Enterprise bargaining that results in genuine productivity improvements accompanied by real improvements for employees can offer some advantages. However, it has been a long time since bargained outcomes have led to such results with industrial action, such as strikes, a key feature of enterprise bargaining.
Legislation recently introduced into federal Parliament looks to fundamentally change the enterprise bargaining framework to broaden the scope of multi-employer bargaining. The Fair Work Legislation Amendment (Secure Jobs, Better Pay) Bill 2022 brings to life both government and union rhetoric regarding the need to make multi-employer bargaining broadly accessible.
The unions have always seen the ability for employees who work for multiple employers to negotiate collectively (and possibly across a whole industry) as offering greater leverage and bargaining power, therefore helping them secure more favourable employment terms and conditions.
However, by its very nature multi-employer or industry-wide bargaining fails to consider the needs of a specific business and its employees. This makes it difficult to secure productivity gains for employers through bargaining, given that the ultimate bargain may not be specific to a particular employer’s enterprise.
If the Bill passes Parliament, and under certain circumstances, multi-employer or (essentially) industry-wide bargaining could also make it possible for all employees, across different employers, to take industrial action at the same time to increase the pressure on the employers to make concessions. It then becomes possible that industry-wide strikes could bring businesses to a standstill, a significantly concerning outcome.
The prospect of industry-wide strikes may concern crossbench senators and should also concern Minister for Employment and Workplace Relations, Tony Burke.
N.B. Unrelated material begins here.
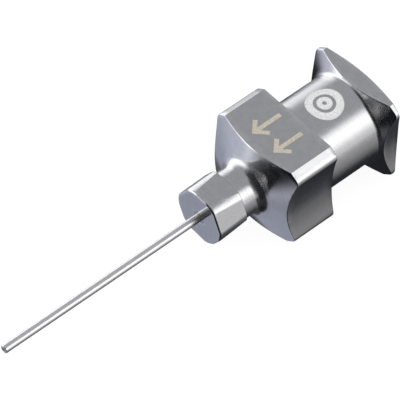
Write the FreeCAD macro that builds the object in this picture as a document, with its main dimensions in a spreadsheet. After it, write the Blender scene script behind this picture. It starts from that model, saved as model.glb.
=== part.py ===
"""Blunt 26 gauge metal needle with a female Luer-lock hub.

Millimetres. The origin is the centre of the Luer mouth. The needle's axis is the X axis, with the tip
towards -X, and +Z is the normal of the hub's upper flat.
"""
import FreeCAD
import Part
import math
import os
import re
import Sketcher

os.makedirs("parts", exist_ok=True)
doc = FreeCAD.newDocument("luer_needle")

# Driving dimensions. Places along the axis are distances from the mouth towards the tip.
DIMENSIONS = {
    # bar section: two flats, two scooped sides, bevelled corners
    "across_flats": 5.5,
    "flat_width": 5.0,
    "waist_width": 5.58,
    "scoop_radius": 9.0,
    "bevel_foot": 2.31,
    "corner_round": 0.35,
    "corner_reach": 3.88,
    # places along the axis
    "hub_length": 11.30,
    "head_rear": 9.46,
    "block_front": 7.34,
    "block_rear": 4.67,
    "flange_front": 0.53,
    "flange_rear": 0.38,
    # turned shape
    "head_radius": 1.64,
    "nose_edge": 0.13,
    "neck_radius": 1.40,
    "neck_fillet": 0.6,
    "block_face_angle": 21.3,
    "barrel_radius": 2.575,
    "barrel_fillet": 0.25,
    "flange_front_angle": 26.4,
    "flange_rear_angle": 15.0,
    # crimped head: a flat under each jaw, deepest at the rear, and one between each two, deepest at the nose
    "jaw_count": 3.0,
    "deep_turn": 4.0,
    "deep_at_nose": 0.05,
    "deep_at_rear": 0.2,
    "shallow_turn": 64.0,
    "shallow_at_nose": 0.12,
    "shallow_at_rear": 0.07,
    "crimp_middle": 10.2,
    "crimp_squeeze": 0.012,
    # female 6 % Luer socket with a drilled floor
    "mouth_radius": 2.145,
    "mouth_chamfer": 0.1,
    "luer_taper": 0.06,
    "socket_depth": 7.6,
    "drill_angle": 118.0,
    # 26 gauge tube
    "tube_radius": 0.2318,
    "tube_bore": 0.13,
    "tube_reach": 12.8,
    "tube_rear": 8.48,
    "tip_round": 0.04,
    # countersink and bead at the nose
    "sink_radius": 0.38,
    "sink_depth": 0.12,
}
# A turning cut reaches this much past the stock that it removes.
OVERCUT = "0.5"
# The crimp squeezes the tube into a shallow waist. This is its radius at the countersink's bottom.
TUBE_AT_SINK = "(tube_radius - crimp_squeeze * sink_depth / (hub_length - crimp_middle))"

sheet = doc.addObject("Spreadsheet::Sheet", "sizes")
for row, (alias, value) in enumerate(DIMENSIONS.items(), start=1):
    sheet.set(f"A{row}", alias)
    sheet.set(f"B{row}", str(value))
    sheet.setAlias(f"B{row}", alias)
doc.recompute()


def bound(formula):
    """The formula with each alias written as a reference to the sheet."""
    return re.sub(r"[a-z]+(_[a-z]+)+", r"sizes.\g<0>", formula)


def value_of(formula):
    """The formula's value now, to place geometry before its constraints hold it."""
    result = sheet.evalExpression(bound(formula))
    return float(getattr(result, "Value", result))


def origin_feature(body, role):
    return next(item for item in body.Origin.OriginFeatures if item.Role == role)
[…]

Industry-wide strikes could have significant political consequences and turn the public against the government.
Moves towards industry-wide bargaining could also rubber stamp the current practice of ‘pattern bargaining’ where unions seek common wages or conditions in two or more agreements with two or more employers under an enterprise agreement. Where superior entitlements have been secured at one workplace, unions use that example to demand the same entitlements from another employer. These one-size fits all pattern agreements are routinely forced on employers and employees by unions with no real opportunity to negotiate. Such agreements can result in increased costs with little or no productivity growth.
The battles would turn the current system on its head. HIA will be monitoring the government’s plans closely
While the minister has confirmed that the prohibition on pattern bargaining will remain, aspects of the Bill could certainly be interpreted as permitting such arrangements. For example, only businesses already covered by an enterprise agreement will be protected from a multi-employer agreement. The expiration of a single enterprise agreement provides an opportunity for unions to ‘lock in’ multi-employer agreements. In essence, this secures a pattern agreement across multiple businesses who have a ‘common interest’ and in circumstances in which bargaining is supported by a majority of employees across all businesses involved.
On the surface the proposed approach of the Albanese Government may look to only tinker with the current bargaining arrangements rather than taking more strident moves towards industry-wide bargaining. However, we all know how the saying goes… ‘if it looks like a duck, swims like a duck and quacks like a duck, then it probably is a duck’.
The battles would turn the current system on its head. HIA will be monitoring the government’s plans closely, make representations on behalf of the industry as appropriate and keep members informed of any pending change.